# Bridgeport Shaper Attachment



## Charley Davidson

One of our customers at work brought us this to use on some of his work, pretty cool looking tool that I didn't know existed. Had to remove the motor to fix some wiring


----------



## Tom Griffin

I've used one before and they are handy on the rare times that you need one. Most of the time they just hang around on the end of the ram collecting dust. I actually just did some slotting in the receiver of the rifle I'm building. Just used the quill manually though, I didn't have the luxury of power.

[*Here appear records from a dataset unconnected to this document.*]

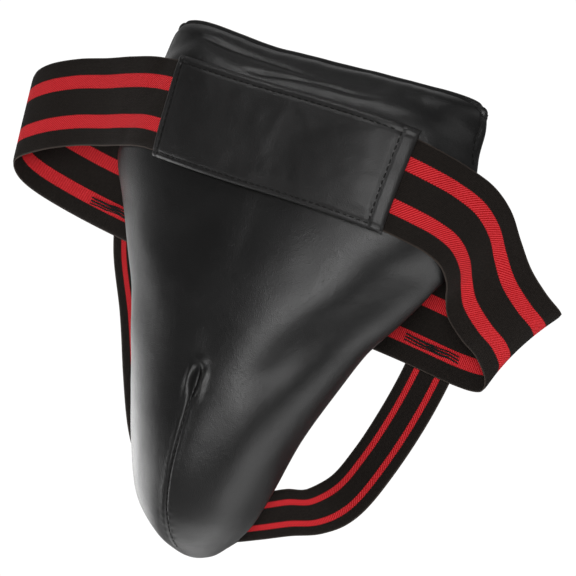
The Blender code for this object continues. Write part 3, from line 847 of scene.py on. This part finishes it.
def make_patch(tree):
    """Leather patch with turned edges, pulled down along its stitching over the band."""
    cols, rows = 141, 61
    spread = np.linspace(-1, 1, cols)
    heights = np.linspace(PATCH_HALF_HEIGHT, -PATCH_HALF_HEIGHT, rows)
    grid = np.zeros((rows, cols, 3))
    for i, h in enumerate(heights):
        for j, a in enumerate(spread):
            x, z = patch_plan(a, h)
            grid[i, j] = (x, front_of(tree, x, z, 2.0) or -40, z)
    grid[:, :, 1] = blur(blur(grid[:, :, 1], 6, 0), 6, 1)
    x, z = grid[:, :, 0], grid[:, :, 2]
    # Room for the band beneath; the upper and lower edges dip past it.
    within = ramp(np.abs(heights), 29.5, 26.0)[:, None]
    lift = 5.2 - 1.2 * (1 - within) + 1.4 * ramp(spread, 0.2, 1.0)[None, :]
    side = (1 - np.abs(spread)[None, :]) * PATCH_HALF_FOOT + 0 * x
    top = (PATCH_HALF_HEIGHT - heights)[:, None] + 0 * x
    foot = (PATCH_HALF_HEIGHT + heights)[:, None] + 0 * x
    right = (1 - spread)[None, :] * PATCH_MEAN_HALF + 0 * x
    left = (1 + spread)[None, :] * PATCH_MEAN_HALF + 0 * x
    lines = [(top, SEAM_TOP, 0.4), (foot, SEAM_FOOT, 0.4), (right, SEAM_RIGHT, 0.1),
             (left, SEAM_LEFT, 0.35)]
    for distance, inset, roll in lines:
        lift = lift - 0.75 * bump(distance, inset, 0.9)
        lift = lift + roll * bump(distance, inset * 0.45, inset * 0.42)
        lift = lift - 0.7 * bump(distance, 0, 0.6)
    calm = ramp(np.minimum(np.minimum(top, foot), side), 3, 12)
    lift = lift + calm * (0.55 + 0.35 * noise_at(grid, 26.0, 1.9) + 0.12 * noise_at(grid, 9.0))
    # Slack leather dents beside the corners of the upper edge.
    lift = lift - 0.6 * np.exp(-((x + 58) / 5) ** 2 - ((z - 20) / 2.6) ** 2)
    grid[:, :, 1] -= lift
    pins = np.zeros((rows, cols))
    for distance, inset, _ in lines:
        pins[np.abs(distance - inset) < 0.8] = 1
        pins[distance < 0.6] = 1
    moved = relax(grid, pins, 2.0, -0.02, 0.7)
    grid = grid + 0.45 * blur(blur(moved, 6, 0), 6, 1)
    obj = slab("patch_leather", grid, grid + np.array((0, LEATHER * 0.8, 0)), PATCH_BLACK, 0.0)
    soften(obj, 0.4)
    return obj, grid


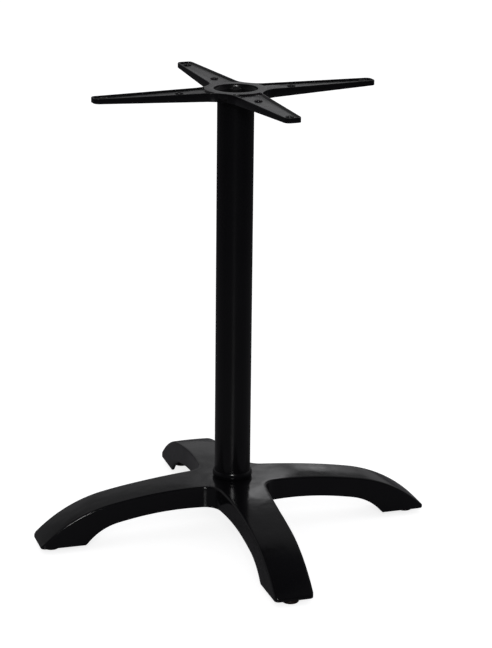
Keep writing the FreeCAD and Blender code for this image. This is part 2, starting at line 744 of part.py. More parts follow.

Does yours have some sort of clapper built into it?

Tom


----------



## Charley Davidson

Not sure about the clapper, I'll take a closer look tonight. I belongs to the guy who owns Spencer Rifles, he's a very good customer of ours. Looks like he bought it from a used machinery dealer as there's a large price on it and then a marked down price. Looks like it hasn't been used in years.


----------



## kdupuis

Good to have when needed. I did not know about those either.


----------



## bcall2043

Charley Davidson said:


> One of our customers at work brought us this to use on some of his work, *pretty cool looking tool that I didn't know existed*. Had to remove the motor to fix some wiring



Charley,
You are letting the guys know how bad my shop is cluttered. You have walked by two of these setting right in the middle of my garage/shop many times. I have no tooling for them and that is one of the projects on the round-to-it list planned for the glass furnace (*read heat treat*) that I bought for my wife. I also need to adjust the fit of the shaper mounting bracket to the milling machine ram. One or the other is a little on the tight side. I did not have the right size micrometer to check this out when I brought the shaper home but have since ordered me a new one from ENCO. Yes I am an addict and the Bridgeport shaper inabled me to buy a heat treat furnace and a micrometer. No wait, the wife inabled the furnace.

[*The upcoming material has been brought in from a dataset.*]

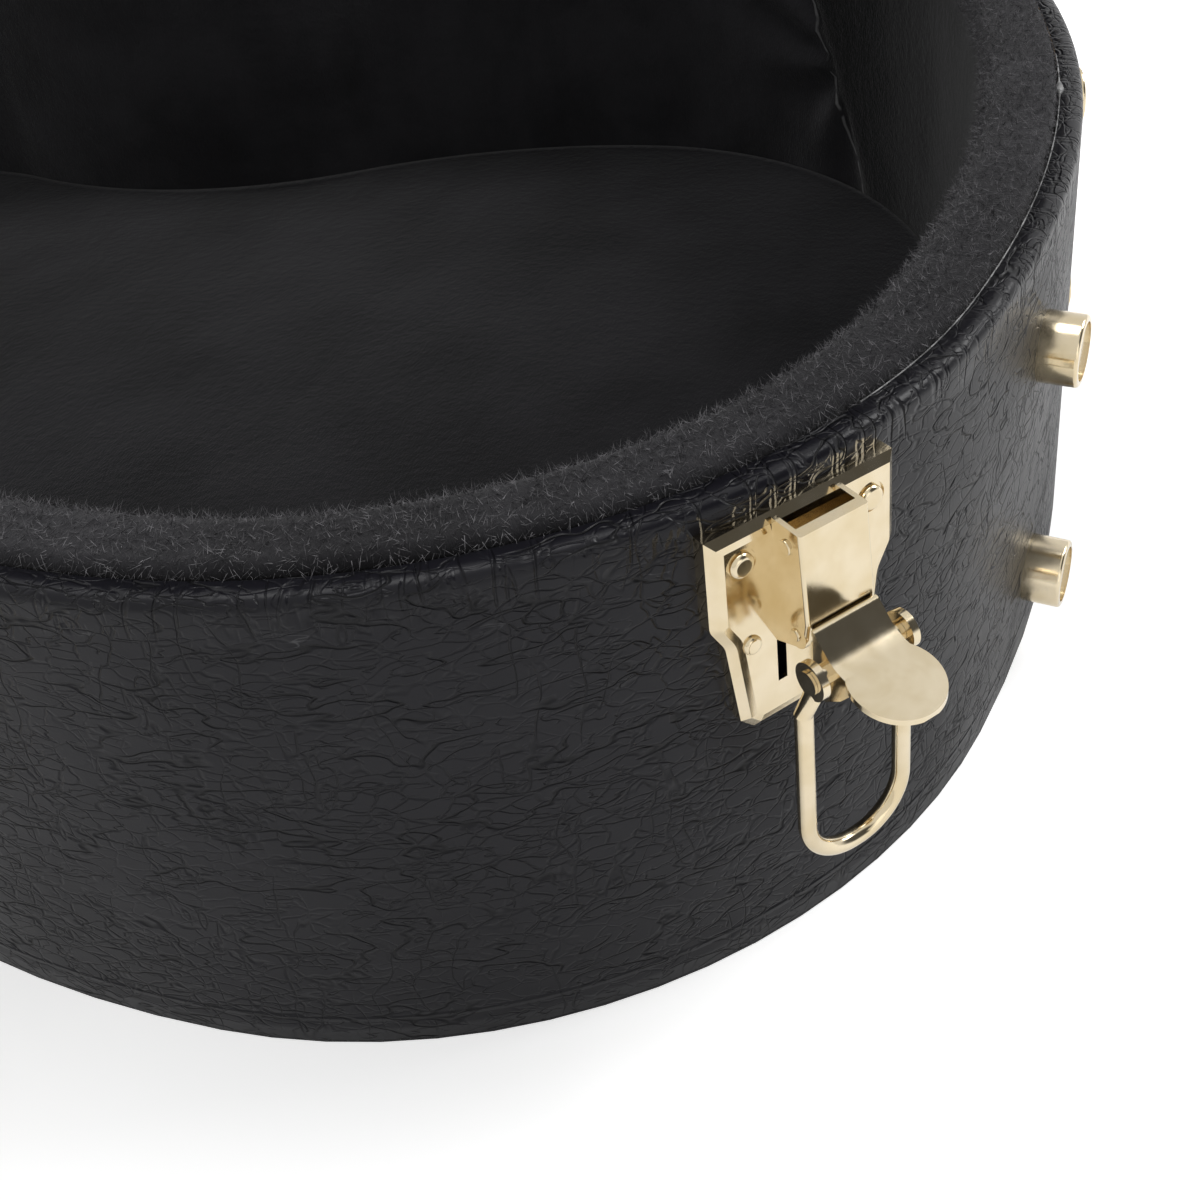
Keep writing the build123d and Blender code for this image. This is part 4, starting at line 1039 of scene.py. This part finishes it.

The answer to Tom's question.....the standard Bridgeport shaper/slotter has a clapper. I can supply a photo if one is wanted.

Benny


----------



## Tony Wells

Very handy accessory. Used one several times for small jobs that didn't require a shaper. Obviously, not as heavy or strong as a shaper, but certainly beats a hand-driven cutter in the quill! I know where one is right now, but I'm thinking the guy will keep it. I don't blame him a bit. I have a shaper, but wouldn't mind having it.


----------



## NITROTRIP

I had one for my Bridgeport but it had a lot of wear. Picked up one made by Lillian, about 2/3 more mass and
larger internal drive parts for the ram. The dealer/importer is located in Atlanta. Mine is ser#12 of 58 in the US
acording to there records. I gave my Bridgeport one to my brother as this one would take a much heavy'er cut
and much finer. Bigger ram and a lot tighter. They said it is about 25yrs old. After haveing one it realy comes 
in handy. I have a South Bend 7" shaper at home with my 9" x 36"bed Southbend model A and an Atlas small
horzontal mill. I don't have much room at home and have my Bridgeport 9x42 and 14 1/2" x 8' bed South Bend
lathe set up at work. I work for a small utility district doing maintance for them. And they let me setup my 
large equipment there after I had to close my business and went to work for them. Rambling again sorry.
Point being, once you have something you seem to depend on it even if you don't use it all that often.
 Rick


----------